DeAngelo cannot be charged with
rapes or burglaries because the statute of limitations expired for those
offenses, but he has been charged with 13 counts of murder and 13 counts of
kidnapping. He faces either life without parole or death, if convicted. DeAngelo was arraigned in Sacramento on August
23, 2018. In November 2018, prosecutors from six involved counties collectively
estimated that the case could cost taxpayers $20 million and last 10 years. At an April 10, 2019, court proceeding,
prosecutors announced that they would seek the death penalty, and the judge
ruled that cameras may be allowed inside the courtroom during the trial.
Biography
DeAngelo was born on November 8,
1945, in Bath, New York, to Joseph James DeAngelo, Sr. and Kathleen Bosano.

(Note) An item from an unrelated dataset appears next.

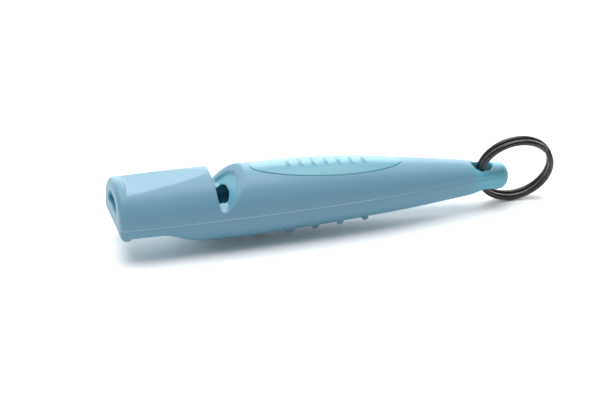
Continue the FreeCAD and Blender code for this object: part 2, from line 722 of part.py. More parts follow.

He has two sisters and a brother. At 9 or 10
years old, he is said to have witnessed his 7-year-old sister being raped by
two men in a warehouse.
Between 1959 and 1960 he attended
Mills Junior High School in Rancho Cordova. Beginning in 1961, he attended
Folsom High School, from which he received a GED certificate in 1964. He played
on the school's junior varsity baseball team.
DeAngelo joined the U.S. Navy in
September 1964, and served for 22 months during the Vietnam War as a damage
controlman on the cruiser USS Canberra and USS Piedmont.
Beginning August 1968, DeAngelo
attended Sierra College in Rocklin; in June 1970, he graduated with an
associate degree in police science, with honors.
In May 1970, DeAngelo became engaged
to Bonnie Jean Colwell, a classmate at Sierra College, but she reportedly broke
off the relationship. Investigators believe this might be connected to the
offender's saying, "I hate you, Bonnie!", during one of the EAR
attacks.
In 1971, he attended Sacramento
State University, where he earned a bachelor's degree in criminal justice. He later took post-graduate courses and
further police training at the College of the Sequoias in Visalia, then
completed a 32-week police internship at the Roseville Police Department.
From May 1973 to August 1976, he was
a burglary unit police officer in Exeter (a town of about 5,000 people near
Visalia), having relocated from Citrus Heights. By 1976, DeAngelo had been promoted to
sergeant and was in charge of the Exeter Police Department's "Joint Attack
on Burglary" program. He then
served in Auburn from August 1976 to July 1979, when he was arrested for shoplifting
a hammer and dog repellent; he was sentenced to six months’ probation and fired
that October.
In November 1973, he married Sharon
Marie Huddle in Placer. In 1980, they purchased the house in Citrus Heights
where he was eventually arrested. Huddle
became an attorney in 1982, and they had three daughters, two of whom were born
in Sacramento and one in Los Angeles before separating in 1991.
His employment history in the 1980s
is unknown. From 1990 until his retirement in 2017, he worked as a truck
mechanic at a Save Mart Supermarkets distribution center. He was arrested in 1996 over an incident at a
gas station; the charge was dismissed.
His brother-in-law said that
DeAngelo casually brought up the East Area Rapist in conversation around the
time of the original crimes. Neighbors reported that DeAngelo frequently
engaged in loud, profane outbursts. One
neighbor reported that his family received a phone message from DeAngelo
threatening to "deliver a load of death" because of their barking
dog. He was living with a daughter and
granddaughter at the time of his arrest.